Historia agaru liczy ponad trzy i pół wieku. W 1658 roku odkrył go japoński karczmarz, Tarazaemona Minoya. Według najpopularniejszej wersji, miał przyrządzić zupę z czerwonych alg, która zamieniła się w galaretę. Z czasem rozprzestrzenił się w innych azjatyckich krajach. 

Europa poznała agar w 1859 roku za sprawą francuskiego chemika, Anzelma Payena. Dwie dekady później Walter Hesse, mikrobiolog i asystent Roberta Kocha zaobserwował, że agar doskonale nadaje się jako pożywka do hodowli mikroorganizmów w warunkach laboratoryjnych, ponieważ mało które potrafią go rozłożyć.

Agar-agar w diecie wegańskiej

W tradycyjnym przemyśle spożywczym do produkcji galarety używa się żelatyny, która pochodzi z kości, skór, skórek i ścięgien zwierzęcych. Żelatyna nie ma smaku, zapachu ani koloru, dzięki czemu może być wykorzystywana zarówno do przyrządzania dań wytrawnych, jak i na słodko. 

Dokładnie tak samo zachowuje się agar-agar, z tym, że jego pochodzenie jest w pełni akceptowalne dla wegan. Stosuje się go w przemyśle spożywczym do produkcji żelków, pianek cukierniczych, kremów i oczywiście galaretek.

Agar-agar pęcznieje w jelitach, dlatego ma delikatne właściwości przeczyszczające. Przeważnie dotyczy to jednak większych dawek produktu. Spożywany w normalnych ilościach jest zupełnie nieszkodliwy, został oficjalnie dopuszczony do stosowania jako dodatek do żywności przez Unię Europejską. W składzie produktów znajdziemy go pod numerem E406.

Do czego można wykorzystać agar-agar?

Agar-agar jest bardzo wydajny, dlatego stosując go należy ściśle przestrzegać proporcji. Jego stężenie w produktach domowej roboty nie powinno przekraczać 1,5 proc. Zależnie od rodzaju, może mieć różną moc żelowania. 1 łyżeczkę żelatyny zastępujemy od 0,5 do 2 łyżeczek sproszkowanego agaru. Im więcej kwasu jest w przygotowywanym daniu, tym więcej agaru może być konieczne.

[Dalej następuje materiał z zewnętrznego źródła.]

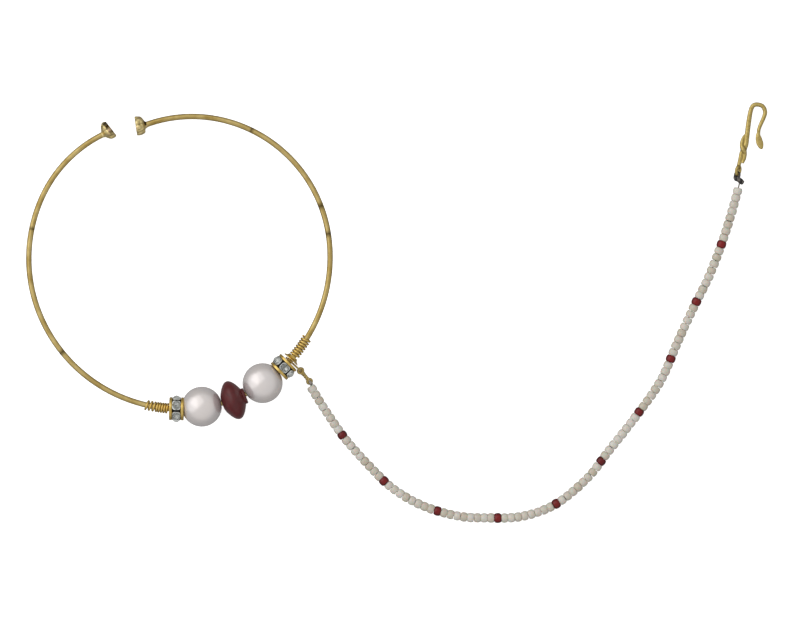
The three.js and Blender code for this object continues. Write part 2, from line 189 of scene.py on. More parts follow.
def sweep(path, size, sides=16, closed=False, upright=False):
    """A closed shell: an oval carried along a path. size is its diameter, or its width and height at each
    point. Its grain runs along the path."""
    path = np.array(path, float)
    count = len(path)
    sizes = np.array(size, float) * np.ones((count, 2)) if np.ndim(size) < 2 else np.array(size)
    ahead = np.roll(path, -1, 0) - np.roll(path, 1, 0) if closed else np.gradient(path, axis=0)
    ahead /= np.linalg.norm(ahead, axis=1)[:, None]
    flat = np.cross(ahead[0], (0, 0, 1))
    side = flat if np.linalg.norm(flat) > 0.1 else np.cross(ahead[0], (0, 1, 0))
    round_it = circle(sides)
    points, grain, along = [], [], 0
    for i in range(count):
        side = np.cross(ahead[i], (0, 0, 1)) if upright else side - ahead[i] * (side @ ahead[i])
        side = side / np.linalg.norm(side)
        up = np.cross(side, ahead[i])
        along += np.linalg.norm(path[i] - path[i - 1]) if i else 0
        across = sizes[i][0] / 2 * np.cos(round_it)
        above = sizes[i][1] / 2 * np.sin(round_it)
        points.extend(path[i] + across[:, None] * side + above[:, None] * up)
        grain.extend(np.column_stack((np.full(sides, along), across, above)))
    turn = lambda i, k: (i % count) * sides + k % sides
    faces = [
        (turn(i, k), turn(i, k + 1), turn(i + 1, k + 1), turn(i + 1, k))
        for i in range(count if closed else count - 1)
        for k in range(sides)
    ]
    if not closed:
        faces.append(tuple(range(sides))[::-1])
        faces.append(tuple(range((count - 1) * sides, count * sides)))
    return {"points": np.array(points), "faces": faces, "grain": np.array(grain)}


def build(name, shells, materials, replaced=(), crisp=None):
    """One piece from closed shells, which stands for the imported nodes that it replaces."""
    mesh = bpy.data.meshes.new(name)
    starts = np.cumsum([0] + [len(shell["points"]) for shell in shells])
    faces = [[start + i for i in face] for start, shell in zip(starts, shells) for face in shell["faces"]]
    mesh.from_pydata(np.concatenate([shell["points"] for shell in shells]).tolist(), [], faces)
    mesh.polygons.foreach_set("use_smooth", [crisp != 0] * len(faces))
    if crisp:
        mesh.set_sharp_from_angle(angle=math.radians(crisp))
    for key in ("grain", "stain", "blush", "tone"):
        if any(key in shell for shell in shells):
            kind, field, wide = ("FLOAT_VECTOR", "vector", 3) if key == "grain" else ("FLOAT", "value", 1)
            values = [shell.get(key, np.zeros((len(shell["points"]), wide))).ravel() for shell in shells]
            mesh.attributes.new(key, kind, "POINT").data.foreach_set(field, np.concatenate(values))
    for material in materials:
        mesh.materials.append(material)
    slots = [shell.get("slot", 0) for shell in shells for _ in shell["faces"]]
    mesh.polygons.foreach_set("material_index", slots)
    piece = bpy.data.objects.new(name, mesh)
    bpy.context.scene.collection.objects.link(piece)
    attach(piece, "root")
    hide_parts(*replaced)
    return piece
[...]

Można go wykorzystywać jako zamiennik żelatyny wieprzowej. Produkt doskonale sprawdzi się:

  • w słodkich galaretkach, piankach, kremach do ciast,

  • w budyniach, puddingach,

  • w marmoladzie, konfiturach,

  • w galaretkach z warzywami.

Warto pamiętać, że agar-agar nie jest wrażliwy na temperatury powyżej 100 stopni Celsjusza. To znaczy, że można z powodzeniem wykorzystać go do zagęszczenia konfitur, które zamierzamy pasteryzować w słoikach. Po osiągnięciu niższej temperatury produkt ponownie będzie miał galaretowatą konsystencję.